■ **Aim**
In the listing below, find the line with "self.count = 0", then repeat exactly every line from the top through that one.
--- START ---
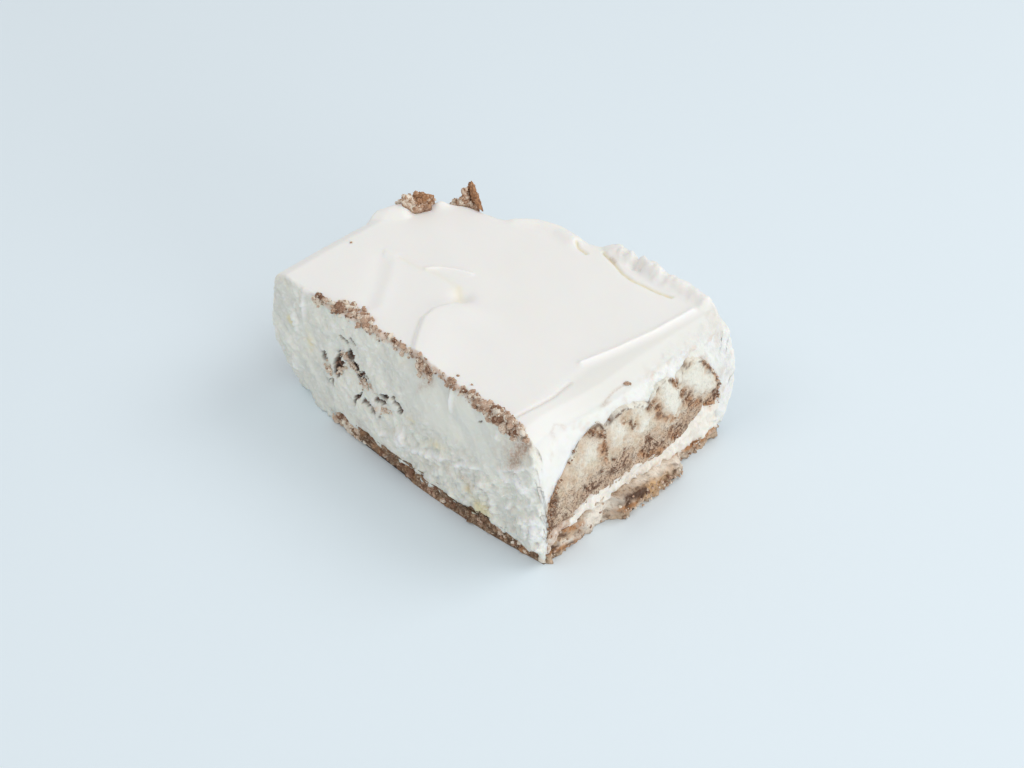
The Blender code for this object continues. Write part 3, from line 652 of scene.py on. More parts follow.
@functools.lru_cache
def ball(detail):
    """Points and triangles of a round ball of radius 1."""
    bm = bmesh.new()
    bmesh.ops.create_icosphere(bm, subdivisions=detail, radius=1)
    points = np.array([vert.co for vert in bm.verts])
    faces = np.array([[vert.index for vert in face.verts] for face in bm.faces])
    bm.free()
    return points, faces


class Skin:
    """Collects points, the masks on them and triangles, and makes one mesh of them."""

    def __init__(self):
        self.points = []
        self.masks = []
        self.faces = []
        self.count = 0

    def number(self, points, **masks):
        """Takes points in and returns their numbers, laid out as the points are."""
        numbers = self.count + np.arange(points[..., 0].size).reshape(points.shape[:-1])
        self.points.append(points.reshape(-1, 3))
        spread = {name: np.broadcast_to(mask, numbers.shape).ravel() for name, mask in masks.items()}
        self.masks.append(spread)
        self.count += numbers.size
        return numbers

    def sheet(self, numbers):
        """Covers a grid of numbers with triangles."""
        a, b, c, d = numbers[:-1, :-1], numbers[1:, :-1], numbers[1:, 1:], numbers[:-1, 1:]
        self.faces.append(np.stack([a, b, c], axis=-1).reshape(-1, 3))
        self.faces.append(np.stack([a, c, d], axis=-1).reshape(-1, 3))

    def tube(self, numbers):
        """Covers a grid of numbers whose last column joins its first."""
        self.sheet(np.concatenate([numbers, numbers[:, :1]], axis=1))

    def ribbon(self, first, second):
        """Joins two edges that needn't have as many points."""
        i, j, made = 0, 0, []
        while i < len(first) - 1 or j < len(second) - 1:
            if j == len(second) - 1 or (i + 1) / (len(first) - 1) <= (j + 1) / (len(second) - 1):
                made.append((first[i], first[i + 1], second[j]))
                i += 1
            else:
                made.append((first[i], second[j + 1], second[j]))
                j += 1
        self.faces.append(np.array(made))

    def fan(self, ring, centre):
        """Closes a ring of numbers with triangles to one point."""
        self.faces.append(np.stack([ring, np.roll(ring, -1), np.full(ring.shape, centre)], axis=-1))

    def grains(self, places, sizes, seed, detail=2, **masks):
        """Adds a rough grain at each of an array of places, turned and stretched by chance."""
        rng = np.random.default_rng(seed)
        points, faces = ball(detail)
        count = len(places)
        turns = np.linalg.qr(rng.normal(size=(count, 3, 3)))[0]
        stretch = rng.uniform(0.65, 1.3, (count, 1, 3))
        apart = rng.uniform(0, 30, (count, 1, 3))
        craggy = 1 + 0.34 * wobble(points + apart, 0.9, seed, 2)
        shaped = points * stretch * craggy[..., None]
        shaped = places[:, None] + sizes[:, None, None] * np.einsum("nij,nvj->nvi", turns, shaped)
        masks = {name: np.broadcast_to(mask[:, None], craggy.shape) for name, mask in masks.items()}
        shaped[..., 2] -= np.minimum(shaped[..., 2].min(axis=1, keepdims=True) - FLOOR_GAP, 0)
        numbers = self.number(shaped, **masks)
        self.faces.append((faces[None] + numbers[:, :1, None]).reshape(-1, 3))

    def finish(self, name, material):
        """The mesh as an object, in metres and with its faces turned outward."""
        points = np.concatenate(self.points)
        points[:, 2] = np.maximum(points[:, 2], 0)
        faces = np.concatenate(self.faces)
        mesh = bpy.data.meshes.new(name)
        mesh.from_pydata(((points - CENTRE) * MM).tolist(), [], faces.tolist())
        for mask in sorted({mask for part in self.masks for mask in part}):
            parts = [part.get(mask, np.zeros(len(place))) for part, place in zip(self.masks, self.points)]
            layer = mesh.attributes.new(mask, "FLOAT", "POINT")
            layer.data.foreach_set("value", np.concatenate(parts).astype(np.float32))
        bm = bmesh.new()
        bm.from_mesh(mesh)
        bmesh.ops.recalc_face_normals(bm, faces=bm.faces)
        bm.to_mesh(mesh)
        bm.free()
        mesh.shade_smooth()
        mesh.materials.append(material)
        piece = bpy.data.objects.new(name, mesh)
        bpy.context.scene.collection.objects.link(piece)
        return piece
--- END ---
■ **Full output**
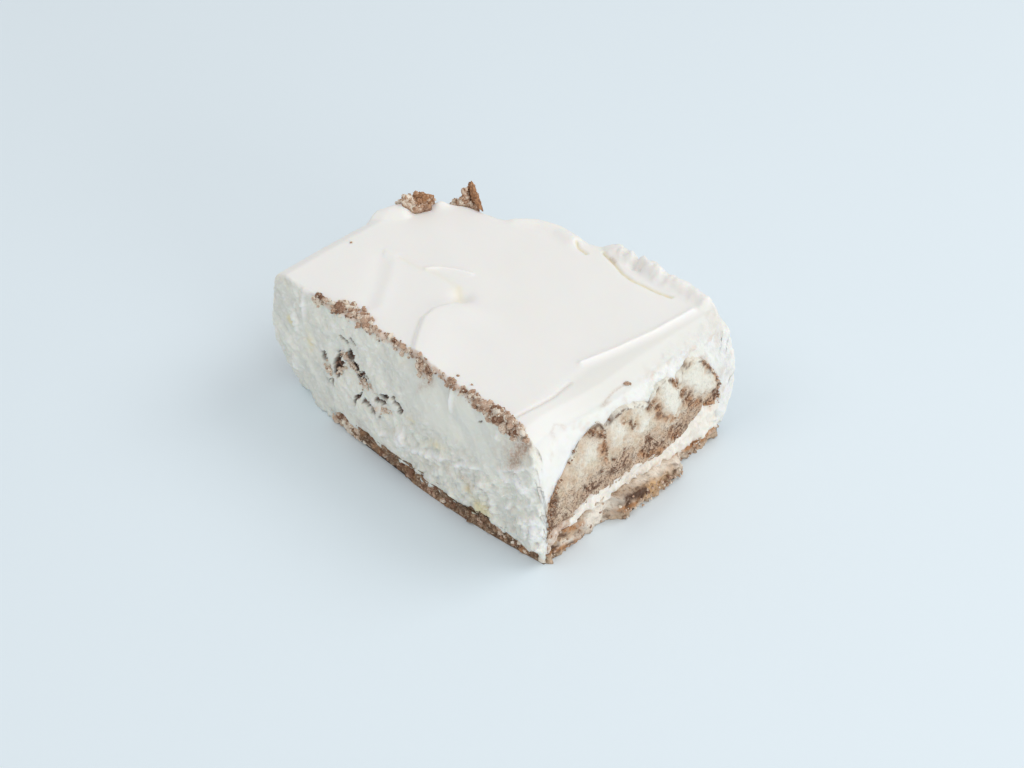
The Blender code for this object continues. Write part 3, from line 652 of scene.py on. More parts follow.
@functools.lru_cache
def ball(detail):
    """Points and triangles of a round ball of radius 1."""
    bm = bmesh.new()
    bmesh.ops.create_icosphere(bm, subdivisions=detail, radius=1)
    points = np.array([vert.co for vert in bm.verts])
    faces = np.array([[vert.index for vert in face.verts] for face in bm.faces])
    bm.free()
    return points, faces


class Skin:
    """Collects points, the masks on them and triangles, and makes one mesh of them."""

    def __init__(self):
        self.points = []
        self.masks = []
        self.faces = []
        self.count = 0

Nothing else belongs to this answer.